943.0435 F.S. also applies to people who have an obligation to register in another state and then move to Florida.
In Florida, public notification is required under 943.0435 F.S., which does not require Federal legislation to enable it. That statute also defines no Tier I.
If you have not been required by 943.0435 to be listed on Florida’s registry, and yet FDLE lists you there anyway, then have you considered a removal petition?
One of the attorneys listed on FAC’s referral page (but not the one you keep mentioning) handles a lot of those for this state.
Also, if you re-read what I wrote about Tier 1, you’ll find unfortunately that I did not say what you think I said— the opposite, in fact.
The way they have me is by ex post facto having to register in another state.
I thought about petitioning to be removed. The issue is if I’m removed so is the proof of punishment of the registry on the Federal level.
The statute also defines no Tier I. Now I understand what you meant. They do not want to acknowledge Tier Level 1 because that will open up a can of worms for them.

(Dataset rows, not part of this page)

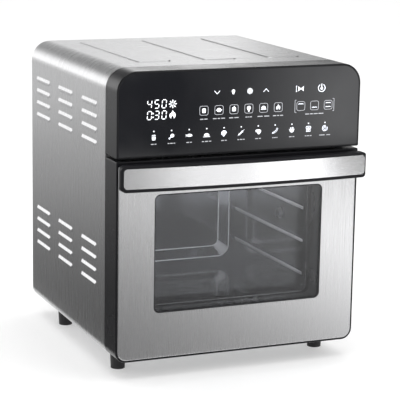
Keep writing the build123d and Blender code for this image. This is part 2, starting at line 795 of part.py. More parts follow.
with BuildPart() as motor_bracket:
    deck_z = motor_low - bridge_thick
    block((-bridge_half, bridge_half), bridge_width, (deck_z, motor_low))
    for side in (-1, 1):
        block(sorted((side * bridge_half, side * (bridge_half - bridge_thick))), bridge_width,
              (roof_z, deck_z))
        block(sorted((side * bridge_half, side * (bridge_half + bridge_foot))), bridge_width,
              (roof_z, roof_z + bridge_thick))
    rod("Z", (fan_x, fan_y), (deck_z - through, motor_low + through), shaft_way, Mode.SUBTRACT)
motor_bracket.part.label = "motor_bracket"
export_step(motor_bracket.part, "parts/motor_bracket.step")

cooler_hub = (9.0, motor_high + 4.0, motor_high + 16.0)  # radius, low and high
cooler_blades = 7
cooler_blade = (40.0, 20.0, 1.2)
cooler_blade_at = 27.0
cooler_pitch = 28.0

with BuildPart() as cooling_fan:
    cooler_radius, cooler_low, cooler_high = cooler_hub
    rod("Z", (fan_x, fan_y), (cooler_low, cooler_high), cooler_radius)
    with PolarLocations(0, cooler_blades):
        with Locations((cooler_blade_at, 0, (cooler_low + cooler_high) / 2)):
            Box(*cooler_blade, rotation=(cooler_pitch, 0, 0))
    rod("Z", (fan_x, fan_y), (motor_high, shaft_high + through), shaft_radius, Mode.SUBTRACT)
cooling_fan.part.label = "cooling_fan"
export_step(cooling_fan.part, "parts/cooling_fan.step")

# ---------------------------------------------------------------- rotisserie drive
socket_reach = 4.0
socket_depth = 7.0
socket_radius = 6.5
socket_square = 8.0
socket_round = 0.8
socket_back = drive_out + 3.0
drive_radius = 3.0
drive_end = drive_out + 14.0

with BuildPart() as rotisserie_socket:
    rod("X", socket_at, (cavity_half - socket_reach, socket_back), socket_radius)
    rod("X", socket_at, (socket_back, drive_end), drive_radius)
    with BuildSketch(Plane.YZ.offset(cavity_half - socket_reach)):
        with Locations(socket_at):
            Rectangle(socket_square, socket_square)
    extrude(amount=socket_depth, mode=Mode.SUBTRACT)
    fillet(rotisserie_socket.faces().sort_by(Axis.X)[0].outer_wire().edges(), socket_round)
rotisserie_socket.part.label = "rotisserie_socket"
export_step(rotisserie_socket.part, "parts/rotisserie_socket.step")

gearbox_half = 22.0
gearbox_round = 6.0
gearbox_x = (drive_out + 4.0, drive_out + 28.0)
mount_sheet = 1.5
mount_half = 14.0

with BuildPart() as rotisserie_motor:
    y, z = socket_at
    block(gearbox_x, (y - gearbox_half, y + gearbox_half), (z - gearbox_half, z + gearbox_half))
    fillet(rotisserie_motor.edges().filter_by(Axis.X), gearbox_round)
    block((drive_out, drive_out + mount_sheet), (y - gearbox_half, y + gearbox_half),
          (z - mount_half, z + mount_half))
    for side in (-1, 1):
        block((drive_out, gearbox_x[0] + through),
              sorted((y + side * gearbox_half, y + side * (gearbox_half - mount_sheet))),
              (z - mount_half, z + mount_half))
    rod("X", socket_at, (drive_out - through, gearbox_x[0]), socket_hole, Mode.SUBTRACT)
    rod("X", socket_at, (drive_out, drive_end), drive_radius + running_fit, Mode.SUBTRACT)
rotisserie_motor.part.label = "rotisserie_motor"
export_step(rotisserie_motor.part, "parts/rotisserie_motor.step")

rest_plate = (24.0, 22.0, 3.0)  # width, height and corner radius
rest_plate_drop = 4.0
rest_sheet = 1.2
rest_saddle = (16.0, 14.0, 5.0)
rest_saddle_drop = 3.0
rest_reach = 8.0
rest_radius = 4.0
rest_mouth = 12.0

with BuildPart() as rotisserie_support:
    y, z = socket_at
    with BuildSketch(Plane.YZ.offset(-cavity_half)):
        with Locations((y, z - rest_plate_drop)):
            RectangleRounded(*rest_plate)
    extrude(amount=rest_sheet)
    with BuildSketch(Plane.YZ.offset(-cavity_half + rest_sheet)):
        with Locations((y, z - rest_saddle_drop)):
            RectangleRounded(*rest_saddle)
        with Locations((y, z)):
            Circle(rest_radius, mode=Mode.SUBTRACT)
        with Locations((y, z + rest_mouth / 2)):
            Rectangle(2 * rest_radius, rest_mouth, mode=Mode.SUBTRACT)
    extrude(amount=rest_reach)
rotisserie_support.part.label = "rotisserie_support"
export_step(rotisserie_support.part, "parts/rotisserie_support.step")

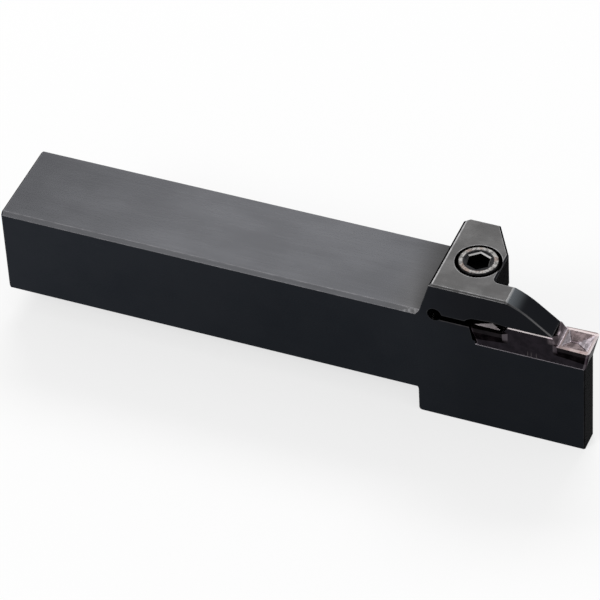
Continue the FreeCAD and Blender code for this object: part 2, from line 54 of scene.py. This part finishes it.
def feed(tree, value, socket):
    """Link another node's result to a socket, or set the socket to a plain value."""
    if isinstance(value, bpy.types.NodeSocket):
        tree.links.new(value, socket)
    else:
        socket.default_value = value


def add_node(tree, kind, **inputs):
    """Add a node and feed the inputs that are named."""
    node = tree.nodes.new(kind)
    for name, value in inputs.items():
        feed(tree, value, node.inputs[name.replace("_", " ")])
    return node


def calculate(tree, operation, *values):
    """Add a maths node and return its result."""
    node = tree.nodes.new("ShaderNodeMath")
    node.operation = operation
    for value, socket in zip(values, node.inputs):
        feed(tree, value, socket)
    return node.outputs[0]


def times(tree, *factors):
    """Multiply masks and numbers."""
    product = factors[0]
    for factor in factors[1:]:
        product = calculate(tree, "MULTIPLY", product, factor)
    return product


def most(tree, *masks):
    """Give the highest of several masks."""
    highest = masks[0]
    for mask in masks[1:]:
        highest = calculate(tree, "MAXIMUM", highest, mask)
    return highest


def add_shares(tree, first, first_share, second, second_share):
    """Add two values, each by its share."""
    return calculate(tree, "ADD", times(tree, first, first_share),
                     times(tree, second, second_share))


def size_of(tree, value):
    """Give a value without its sign."""
    return calculate(tree, "ABSOLUTE", value)


def opposite(tree, mask):
    """Turn a mask inside out."""
    return calculate(tree, "SUBTRACT", 1.0, mask)


def remap(tree, value, low, high, out_low=0.0, out_high=1.0, smooth=True):
    """Map a value from one range to another and stop at its ends, softly if smooth."""
    node = tree.nodes.new("ShaderNodeMapRange")
    node.interpolation_type = "SMOOTHSTEP" if smooth else "LINEAR"
    for number, socket in zip((value, low, high, out_low, out_high), node.inputs):
        feed(tree, number, socket)
    return node.outputs[0]


def band(tree, value, rise, fall):
    """Mask a band of values, by the range where it rises and the range where it falls."""
    return times(tree, remap(tree, value, *rise), remap(tree, value, *fall))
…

I feel for you brother and wish you well but Florida is like the Mafia when it comes to the registry. You have more of a chance to win the Florida Lottery than to be removed from the registry. A few select people have been removed in Florida, but only a handful and most of them were low level offenders, had a good lawyer and an agreeable judge.
It is more likely Putin will stop fighting Ukraine than the Florida registry going away.
Keep being positive and I hope you can prove us wrong and get a win. It took me 2 tries five years apart to even get some of my probation knocked down and that only happened because when I went back, it was a different judge.
Michael Pierce >> Let’s hope. Were all working on it.
They will use the same old, idiotic rationale:
1) Being on the registry is not punishment for violating the new anti-porn law.
2) Peple are on the registry because they have been found guilty of violatiing the new anti-porn law (simply as a civil consequence of the conviction).
Wow! This article in and of itself could be directly used in a pleading! Well worded!